Puis la réciprocité négative jouera à son tour quand il découvrira qu’il a été trahi en fait par le même Sean Penn depuis toujours. Il permettra alors aux mafieux qui poursuivent l’avocat d’assouvir leur vengeance. Ici, l’impasse dans laquelle Pacino vient de l’obligation morale qu’il s’est fixée de faire acte de réciprocité positive envers Sean Penn, ce qui précisément le perdra (c’est beau comme une tragédie grecque on vous dit !).
Revenons au défi : Notre restaurateur qui propose des repas moyennant un paiement décidé ex post par le client. Pourquoi le client laisse-t-il quelque chose de significatif en guise de paiement ?

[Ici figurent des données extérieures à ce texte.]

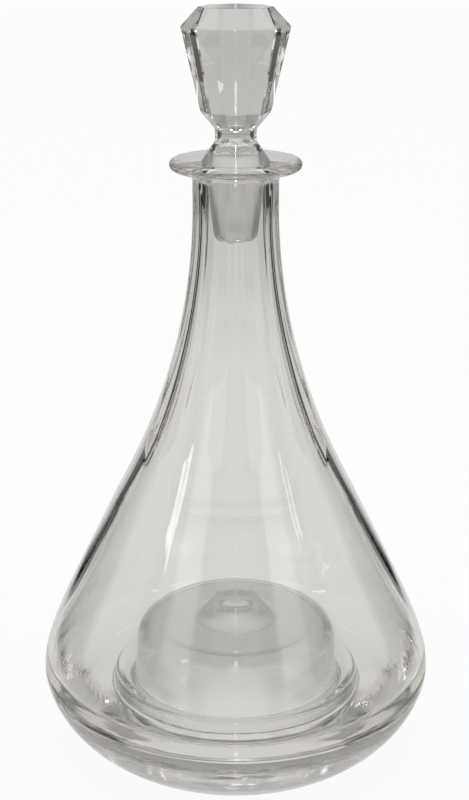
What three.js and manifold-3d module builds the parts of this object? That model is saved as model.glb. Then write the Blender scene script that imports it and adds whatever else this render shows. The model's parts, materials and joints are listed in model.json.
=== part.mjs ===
// A clear glass decanter: a bell-shaped body with a fluted neck, a thick base and a stepped well
// pushed up into it, and a loose octagonal stopper whose tapered peg drops into the neck.
// Millimetres, +Z up. The origin is on the axis, on the surface that the foot stands on, and the
// front of the decanter faces -Y.

import * as THREE from "three";
import { mergeVertices } from "three/addons/utils/BufferGeometryUtils.js";
import Module from "manifold-3d";

const wasm = await Module();
wasm.setup();

// Driving dimensions of the body
const BODY_HEIGHT = 244.5; // top of the lip above the table
const BELLY_RADIUS = 79.25; // widest ring, outside
const BELLY_HEIGHT = 36.2; // height of the widest ring
const FLANK_RADIUS = 48.2; // outside radius where the neck's curve meets the belly's
const FLANK_HEIGHT = 110; // height of that ring
const FLANK_SPREAD = 0.485; // growth of the radius there, for each millimetre down
const NECK_RADIUS = 16.4; // slimmest ring of the neck, outside, between the flutes
const WAIST_BELOW_LIP = 16.5; // slimmest ring below the top of the lip
const FLANK_WALL = 4.15; // glass where the neck's curve meets the belly's
const BELLY_WALL = 3.2; // glass of the belly

// Fullness of the outside curve: how far each end's tangent reaches, as a share of its stretch
const NECK_FULLNESS = 0.53;
const FLANK_FULLNESS_ABOVE = 0.1;
const FLANK_FULLNESS_BELOW = 0.62;
const BELLY_FULLNESS_ABOVE = 0.17;
const BELLY_FULLNESS_BELOW = 0.2;
const FOOT_FULLNESS = 0.825;

// Lip and mouth
const LIP_RADIUS = 25.1; // outermost ring of the lip
const LIP_THICKNESS = 4; // the lip's round edge
const LIP_DISH = 1.9; // how far the top of the lip falls towards the mouth
const UNDER_LIP_FILLET = 3.4; // hollow between the neck and the underside of the lip

// Foot, trough and well
const FOOT_RADIUS = 46; // outer edge of the flat ring that the body stands on
const FOOT_WIDTH = 2; // width of that ring
const FOOT_SLOPE = 0.35; // rise of the base for each millimetre outward, at the foot
const TROUGH_HEIGHT = 28.5; // floor of the trough round the well, liquid side
const TROUGH_FILLET = 1.5; // hollow where the step rises from the trough
const BOWL_HEIGHT = 14; // height over which the wall runs round into the trough
const BOWL_WIDTH = 14; // width over which it does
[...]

Si le restaurateur me signale son intention d’instaurer une coopération en me fournissant un repas correct et en me proposant l’option de ne pas payer si je le souhaite, alors la réciprocité positive me poussera à donner quelque chose. En effet, si j’étais parfaitement opportuniste, alors le restaurateur percevrait clairement mon « type » (un opportuniste) et n’aurait plus d’intention bienveillante à mon égard (il me servirait du porc mexicain ou autre chose). En ne donnant rien, je tuerai par conséquent la coopération qui peut s’instaurer. Si on peut supposer qu’une partie des clients du restaurant sont des clients réguliers, une telle réciprocité positive peut très bien supporter la coopération et fournir au restaurateur des revenus dignes de ce nom. Tout comme Carlito aide Kleinfeld, en dépit de son intérêt égoïste qui serait de ne rien faire, le client paye le restaurateur, alors qu'il a la possibilité de ne rien donner.
Voilà donc, je trouve, une explication très convaincante (n’est-ce pas Olivier ?) du paradoxe du restaurateur qui propose des repas gratuits et gagne néanmoins bien sa vie.

Bon, j’ai bon là ? j’ai gagné mon repas ???